Follow these steps to run the AI Triage Crew on your local machine.

Prerequisites

  1. Python 3.10+
  2. Ollama: You must have Ollama installed and running. Follow the instructions at ollama.ai.
  3. Mistral LLM: Pull the Mistral model for Ollama by running: 
    ollama pull mistral

Installation & Execution

  1. Clone the Repository:

    git clone https://github.com/Natarajan-R/Jira-Triaging-with-AI-Agents cd Jira-Triaging-with-AI-Agents

  2. Create a Virtual Environment:

    python3 -m venv .venv source .venv/bin/activate

  3. Install Dependencies:

    pip install -r requirements.txt

  4. Run the Application:

    python main.py

The script will execute the crew, and you will see the detailed thought process of each agent printed to the console, followed by the final merged JSON output.

🎓 Key Learnings from this Project

This project was a fantastic learning experience. The most valuable lessons were not in the final success, but in the debugging and refinement process.

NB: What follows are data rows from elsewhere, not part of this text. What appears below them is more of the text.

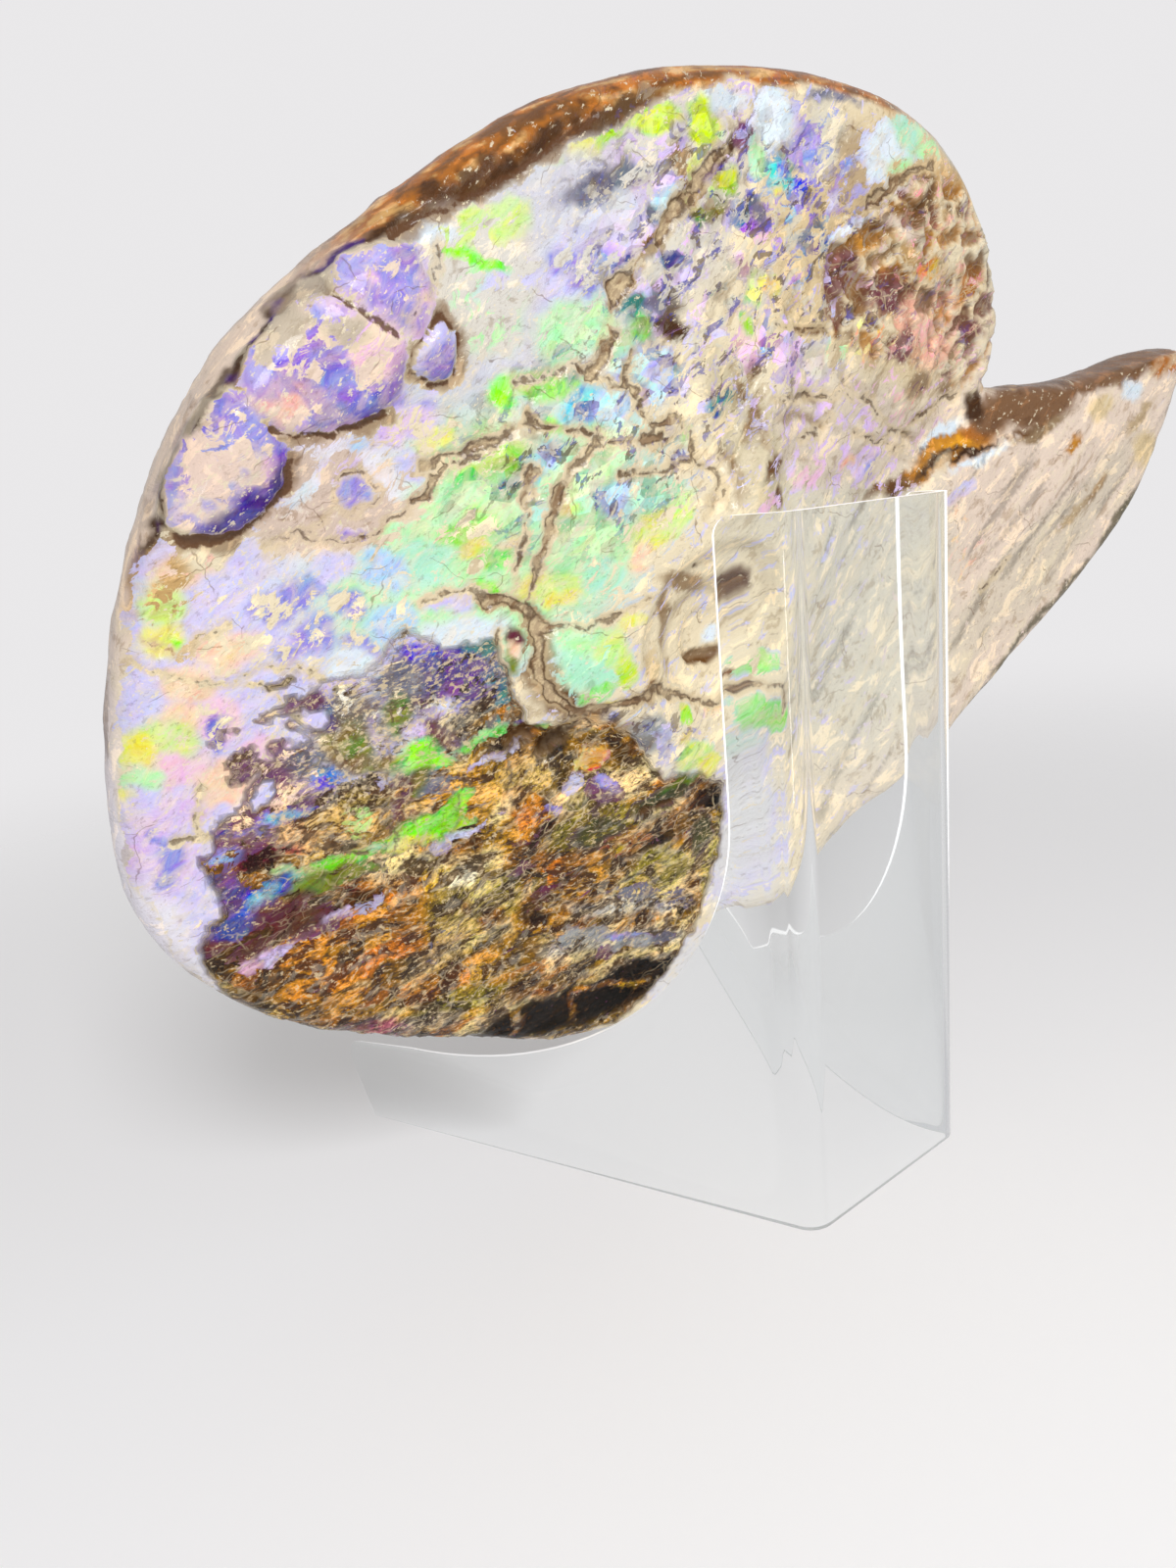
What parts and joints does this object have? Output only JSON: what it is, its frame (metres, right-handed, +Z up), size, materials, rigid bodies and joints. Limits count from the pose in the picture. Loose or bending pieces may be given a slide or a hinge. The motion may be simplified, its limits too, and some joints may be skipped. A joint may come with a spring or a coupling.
{
  "type": "ammolite specimen",
  "caption": "Large flattened ammonite with iridescent coloured shell, leaning in a display stand bent from one clear acrylic sheet.",
  "frame": {"origin": "under the middle of the stand's back panel, on the surface that the stand stands on", "axes": "+X along the back panel, +Y towards the stand's low lips, +Z up; the coloured flank faces -Y"},
  "size_m": [0.3454, 0.1627, 0.2988],
  "materials": {
    "fossil_shell": "polished iridescent shell over brown stone",
    "clear_acrylic": "clear, flame-polished edges"
  },
  "bodies": {
    "root": {"ammonite": "fossil_shell", "display_stand": "clear_acrylic"}
  },
  "joints": []
}
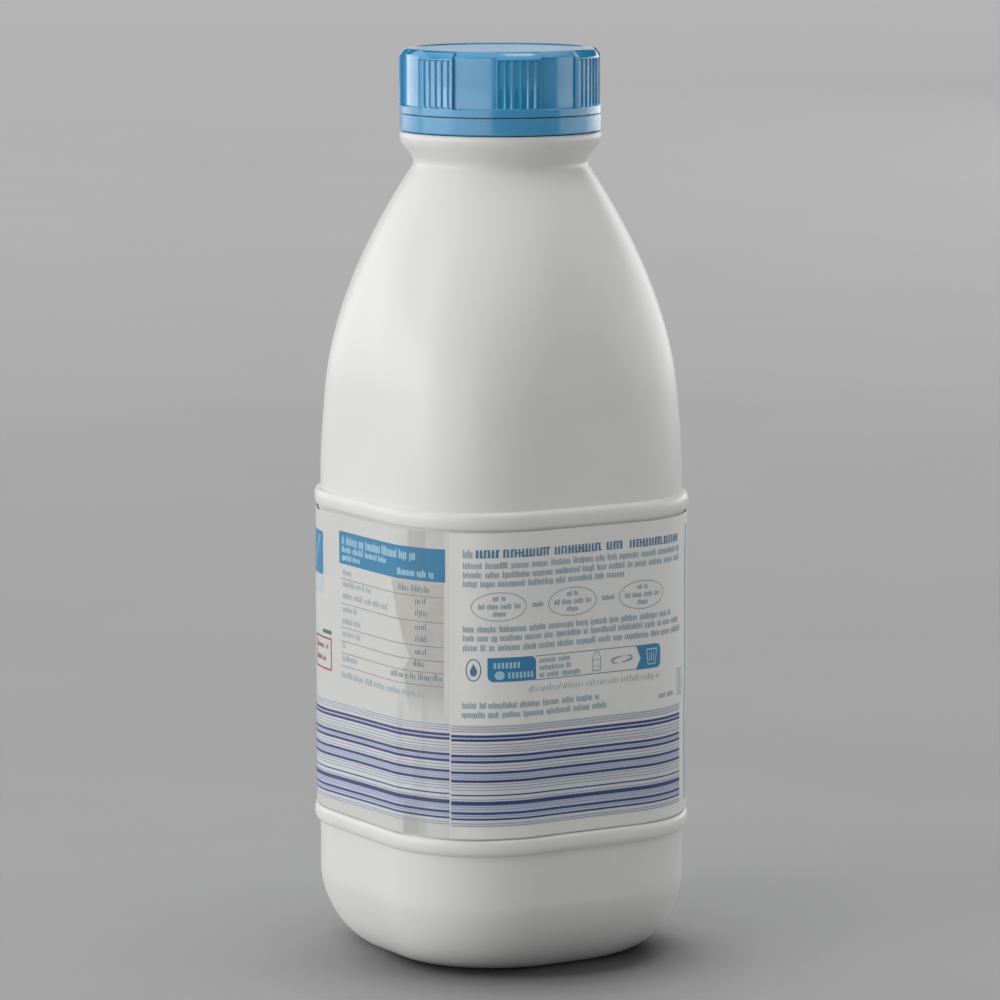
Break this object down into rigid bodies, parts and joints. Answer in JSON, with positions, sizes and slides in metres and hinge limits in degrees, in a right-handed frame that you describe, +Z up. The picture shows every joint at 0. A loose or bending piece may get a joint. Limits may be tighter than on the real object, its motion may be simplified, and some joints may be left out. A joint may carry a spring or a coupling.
{
  "type": "milk bottle",
  "caption": "White plastic milk bottle of rounded square section, with a wrap-round paper label between two beads, a blue ribbed screw cap and a tamper band.",
  "frame": {"origin": "centre of the bottle's foot, on the surface it stands on", "axes": "+Z up along the bottle's axis; the four flat sides face along X and Y; the label's upright lap is on the corner between -X and -Y"},
  "size_m": [0.0838, 0.0838, 0.2272],
  "materials": {
    "white_plastic": "satin white blow-moulded polyethylene",
    "label_paper": "smooth off-white paper with blue print",
    "blue_plastic": "satin blue injection-moulded polypropylene"
  },
  "bodies": {
    "root": {"bottle": "white_plastic", "label": "label_paper", "cap": "blue_plastic", "tamper_band": "blue_plastic"}
  },
  "joints": []
}
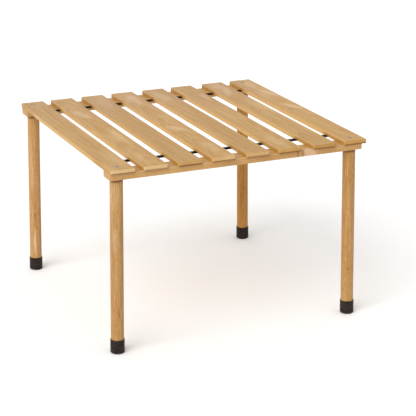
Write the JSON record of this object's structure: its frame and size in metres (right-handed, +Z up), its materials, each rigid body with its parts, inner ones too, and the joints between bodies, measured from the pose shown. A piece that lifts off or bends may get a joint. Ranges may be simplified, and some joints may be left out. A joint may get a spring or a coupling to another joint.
{
  "type": "folding side table",
  "caption": "Low square camping side table with a roll-up slatted wooden top on webbing straps, cross rails, round screw-in legs and rubber foot caps.",
  "frame": {"origin": "on the floor, under the middle of the tabletop", "axes": "+Z up, +X along the rails from left to right, +Y along the slats from front to rear"},
  "size_m": [0.58, 0.58, 0.4025],
  "materials": {
    "slat_wood": "oiled honey-coloured softwood with fine straight grain and small pale knots, satin",
    "rail_wood": "the same honey-coloured softwood, satin",
    "leg_wood": "turned honey-coloured dowel with long grain, satin",
    "webbing": "black woven webbing",
    "staple_steel": "zinc-plated staple wire",
    "eyelet_steel": "nickel-plated pressed ring",
    "stud_steel": "zinc-plated steel stud",
    "insert_brass": "plain brass",
    "cap_rubber": "black-brown moulded rubber, dull satin"
  },
  "bodies": {
    "slat_body_1": {"slat_1": "slat_wood", "front_strap_1": "webbing", "rear_strap_1": "webbing", "staples_1": "staple_steel", "slat_eyelet_front_left": "eyelet_steel", "slat_eyelet_rear_left": "eyelet_steel"},
    "slat_body_2": {"slat_2": "slat_wood", "front_strap_2": "webbing", "rear_strap_2": "webbing", "staples_2": "staple_steel"},
    "slat_body_3": {"slat_3": "slat_wood", "front_strap_3": "webbing", "rear_strap_3": "webbing", "staples_3": "staple_steel"},
    "slat_body_4": {"slat_4": "slat_wood", "front_strap_4": "webbing", "rear_strap_4": "webbing", "staples_4": "staple_steel"},
    "slat_body_5": {"slat_5": "slat_wood", "front_strap_5": "webbing", "rear_strap_5": "webbing", "staples_5": "staple_steel"},
    "slat_body_6": {"slat_6": "slat_wood", "front_strap_6": "webbing", "rear_strap_6": "webbing", "staples_6": "staple_steel"},
    "slat_body_7": {"slat_7": "slat_wood", "front_strap_7": "webbing", "rear_strap_7": "webbing", "staples_7": "staple_steel"},
    "slat_body_8": {"slat_8": "slat_wood", "front_strap_8": "webbing", "rear_strap_8": "webbing", "staples_8": "staple_steel", "slat_eyelet_front_right": "eyelet_steel", "slat_eyelet_rear_right": "eyelet_steel"},
    "front_frame": {"front_rail": "rail_wood", "rail_insert_front_left": "insert_brass", "rail_insert_front_right": "insert_brass"},
    "leg_body_front_left": {"leg_front_left": "leg_wood", "leg_stud_front_left": "stud_steel", "foot_cap_front_left": "cap_rubber"},
    "leg_body_front_right": {"leg_front_right": "leg_wood", "leg_stud_front_right": "stud_steel", "foot_cap_front_right": "cap_rubber"},
    "rear_frame": {"rear_rail": "rail_wood", "rail_insert_rear_left": "insert_brass", "rail_insert_rear_right": "insert_brass"},
    "leg_body_rear_left": {"leg_rear_left": "leg_wood", "leg_stud_rear_left": "stud_steel", "foot_cap_rear_left": "cap_rubber"},
    "leg_body_rear_right": {"leg_rear_right": "leg_wood", "leg_stud_rear_right": "stud_steel", "foot_cap_rear_right": "cap_rubber"}
  },
  "joints": [
    {"name": "roll_up", "type": "hinge", "parent": "slat_body_8", "child": "slat_body_7", "pos_m": [0.2265, 0, 0.393], "axis": [0, 1, 0], "range_deg": [0, 60]},
    {"name": "fold_6_7", "type": "hinge", "parent": "slat_body_7", "child": "slat_body_6", "pos_m": [0.149, 0, 0.393], "axis": [0, 1, 0], "range_deg": [0, 64.01]},
    {"name": "fold_5_6", "type": "hinge", "parent": "slat_body_6", "child": "slat_body_5", "pos_m": [0.07175, 0, 0.393], "axis": [0, 1, 0], "range_deg": [0, 68.01]},
    {"name": "fold_4_5", "type": "hinge", "parent": "slat_body_5", "child": "slat_body_4", "pos_m": [-0.004, 0, 0.393], "axis": [0, 1, 0], "range_deg": [0, 72.01]},
    {"name": "fold_3_4", "type": "hinge", "parent": "slat_body_4", "child": "slat_body_3", "pos_m": [-0.08025, 0, 0.393], "axis": [0, 1, 0], "range_deg": [0, 76.01]},
    {"name": "fold_2_3", "type": "hinge", "parent": "slat_body_3", "child": "slat_body_2", "pos_m": [-0.15525, 0, 0.393], "axis": [0, 1, 0], "range_deg": [0, 80.01]},
    {"name": "fold_1_2", "type": "hinge", "parent": "slat_body_2", "child": "slat_body_1", "pos_m": [-0.22825, 0, 0.393], "axis": [0, 1, 0], "range_deg": [0, 84.01]},
    {"name": "front_rail_drop", "type": "slide", "parent": "slat_body_8", "child": "front_frame", "axis": [0, 0, -1], "range_m": [0, 0.03]},
    {"name": "rear_rail_drop", "type": "slide", "parent": "slat_body_8", "child": "rear_frame", "axis": [0, 0, -1], "range_m": [0, 0.03]},
    {"name": "leg_front_left_unscrew", "type": "slide", "parent": "front_frame", "child": "leg_body_front_left", "axis": [-0.0133, -0.0093, -0.9999], "range_m": [0, 0.045]},
    {"name": "leg_front_right_unscrew", "type": "slide", "parent": "front_frame", "child": "leg_body_front_right", "axis": [0.0133, -0.0093, -0.9999], "range_m": [0, 0.045]},
    {"name": "leg_rear_left_unscrew", "type": "slide", "parent": "rear_frame", "child": "leg_body_rear_left", "axis": [-0.0133, 0.0093, -0.9999], "range_m": [0, 0.045]},
    {"name": "leg_rear_right_unscrew", "type": "slide", "parent": "rear_frame", "child": "leg_body_rear_right", "axis": [0.0133, 0.0093, -0.9999], "range_m": [0, 0.045]}
  ],
  "couplings": [
    {"joint": "fold_6_7", "follows": "roll_up", "ratio": 1.0667},
    {"joint": "fold_5_6", "follows": "roll_up", "ratio": 1.1333},
    {"joint": "fold_4_5", "follows": "roll_up", "ratio": 1.2},
    {"joint": "fold_3_4", "follows": "roll_up", "ratio": 1.2667},
    {"joint": "fold_2_3", "follows": "roll_up", "ratio": 1.3333},
    {"joint": "fold_1_2", "follows": "roll_up", "ratio": 1.4}
  ]
}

  1. Model Selection is Everything: My initial attempts with a different local model (phi3) failed completely, resulting in hallucinations. This demonstrated that a model's ability to follow the structured ReAct (Reason and Act) prompt format is a critical, non-negotiable requirement for agentic work.
  2. Deterministic Tools are More Reliable: While it's tempting to use LLMs for every task, I found that replacing complex reasoning with simple, rule-based Python functions for my tools made the system dramatically more reliable, faster, and cheaper to run. The true power of an agent is its ability to decide which tool to use, not necessarily in performing the action itself.
  3. The Orchestrator is as Important as the Agent: Debugging issues like a null ticket_id in the final output revealed that the agent and LLM can perform perfectly, but bugs in the tool's implementation (the orchestration code) can still break the data flow.
  4. The Non-Deterministic Nature of LLMs: Even when a system works, it's crucial to plan for unpredictability. Implementing output validation (e.g., with Pydantic) to create "quality gates" between agents is a vital step for moving from a prototype to a production-ready application.

🚀 Next Steps

This project serves as a strong foundation. Future improvements could include:

  • Implementing Robust Output Validation: Adding Pydantic validation schemas after each task to ensure data integrity and create a resilient, self-correcting workflow.
  • Adding a Web Interface: Using a framework like Streamlit or Gradio to create a simple UI for submitting tickets and viewing the triage results.
  • Expanding Tool Capabilities: Adding more sophisticated tools, such as a tool to look up past incidents in a vector database to find similar tickets.

Feel free to clone, experiment, and share your feedback!